Cascaded Generative and Discriminative Learning for Microcalcification Detection in Breast Mammograms

Abstract

Accurate microcalcification (μC) detection is of great importance due to its high proportion in early breast cancers. Most of the previous μC detection methods belong to discriminative models, where classifiers are exploited to distinguish μCs from other backgrounds. However, it is still challenging for these methods to tell the μCs from amounts of normal tissues because they are too tiny (at most 14 pixels). Generative methods can precisely model the normal tissues and regard the abnormal ones as outliers, while they fail to further distinguish the μCs from other anomalies, i.e. vessel calcifications.
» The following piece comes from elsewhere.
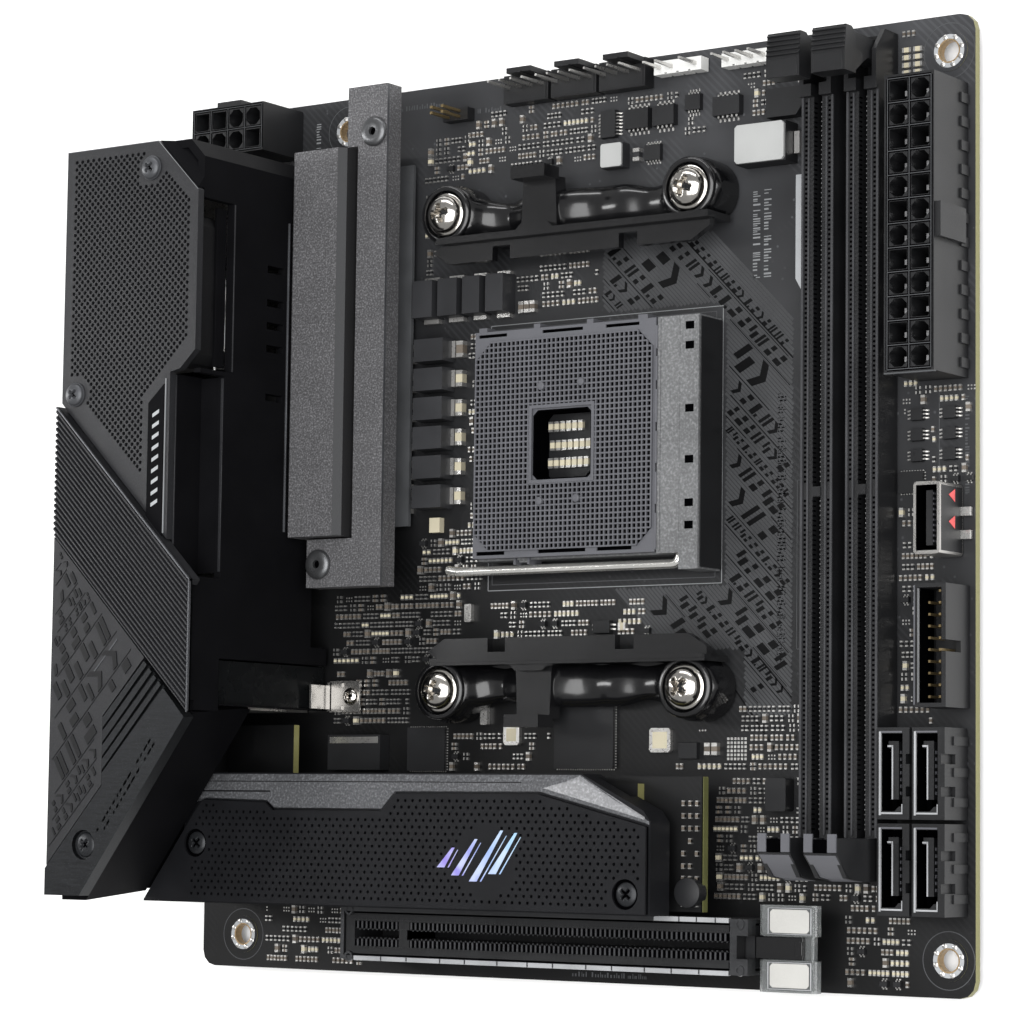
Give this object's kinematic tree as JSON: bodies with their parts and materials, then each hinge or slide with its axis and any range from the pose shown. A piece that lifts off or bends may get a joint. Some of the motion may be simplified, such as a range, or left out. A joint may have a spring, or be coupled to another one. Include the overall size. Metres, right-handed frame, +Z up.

In this paper, we propose a hybrid approach by taking advantages of both generative and discriminative models. Firstly, a generative model named Anomaly Separation Network (ASN) is used to generate candidate μCs. ASN contains two major components. A deep convolutional encoder-decoder network is built to learn the image reconstruction mapping and a t-test loss function is designed to separate the distributions of the reconstruction residuals of μCs from normal tissues. Secondly, a discriminative model is cascaded to tell the μCs from the false positives. Finally, to verify the effectiveness of our method, we conduct experiments on both public and in-house datasets, which demonstrates that our approach outperforms previous state-of-the-art methods.